======== INFORMATION PROVIDED ========

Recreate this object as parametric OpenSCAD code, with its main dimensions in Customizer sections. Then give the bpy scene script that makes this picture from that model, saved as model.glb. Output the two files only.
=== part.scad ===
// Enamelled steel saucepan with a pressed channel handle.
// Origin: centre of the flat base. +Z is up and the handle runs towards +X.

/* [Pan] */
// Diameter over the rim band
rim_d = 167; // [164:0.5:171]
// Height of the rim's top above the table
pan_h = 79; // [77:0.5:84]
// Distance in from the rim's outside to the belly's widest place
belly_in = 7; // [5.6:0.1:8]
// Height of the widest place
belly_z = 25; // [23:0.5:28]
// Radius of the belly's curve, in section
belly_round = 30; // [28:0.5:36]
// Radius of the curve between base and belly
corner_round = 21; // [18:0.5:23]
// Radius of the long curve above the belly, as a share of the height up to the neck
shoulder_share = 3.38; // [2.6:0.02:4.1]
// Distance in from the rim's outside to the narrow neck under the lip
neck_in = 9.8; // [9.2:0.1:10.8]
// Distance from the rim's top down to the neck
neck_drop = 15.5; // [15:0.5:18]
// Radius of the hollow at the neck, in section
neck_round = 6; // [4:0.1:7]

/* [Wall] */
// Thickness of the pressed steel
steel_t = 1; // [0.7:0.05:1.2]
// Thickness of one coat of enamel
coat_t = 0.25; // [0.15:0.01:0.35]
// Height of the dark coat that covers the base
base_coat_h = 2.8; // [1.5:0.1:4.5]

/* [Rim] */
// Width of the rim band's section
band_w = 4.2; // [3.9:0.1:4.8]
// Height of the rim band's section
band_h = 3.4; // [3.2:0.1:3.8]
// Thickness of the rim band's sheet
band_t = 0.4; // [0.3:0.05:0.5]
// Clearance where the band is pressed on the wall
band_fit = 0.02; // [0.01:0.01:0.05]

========

> [GIVEN TASK] Print, unaltered, every line from the beginning of the material down to the line with "base_coat_h = 2.8; // [1.5:0.1:4.5]".

> [SOLUTION]
Recreate this object as parametric OpenSCAD code, with its main dimensions in Customizer sections. Then give the bpy scene script that makes this picture from that model, saved as model.glb. Output the two files only.
=== part.scad ===
// Enamelled steel saucepan with a pressed channel handle.
// Origin: centre of the flat base. +Z is up and the handle runs towards +X.

/* [Pan] */
// Diameter over the rim band
rim_d = 167; // [164:0.5:171]
// Height of the rim's top above the table
pan_h = 79; // [77:0.5:84]
// Distance in from the rim's outside to the belly's widest place
belly_in = 7; // [5.6:0.1:8]
// Height of the widest place
belly_z = 25; // [23:0.5:28]
// Radius of the belly's curve, in section
belly_round = 30; // [28:0.5:36]
// Radius of the curve between base and belly
corner_round = 21; // [18:0.5:23]
// Radius of the long curve above the belly, as a share of the height up to the neck
shoulder_share = 3.38; // [2.6:0.02:4.1]
// Distance in from the rim's outside to the narrow neck under the lip
neck_in = 9.8; // [9.2:0.1:10.8]
// Distance from the rim's top down to the neck
neck_drop = 15.5; // [15:0.5:18]
// Radius of the hollow at the neck, in section
neck_round = 6; // [4:0.1:7]

/* [Wall] */
// Thickness of the pressed steel
steel_t = 1; // [0.7:0.05:1.2]
// Thickness of one coat of enamel
coat_t = 0.25; // [0.15:0.01:0.35]
// Height of the dark coat that covers the base
base_coat_h = 2.8; // [1.5:0.1:4.5]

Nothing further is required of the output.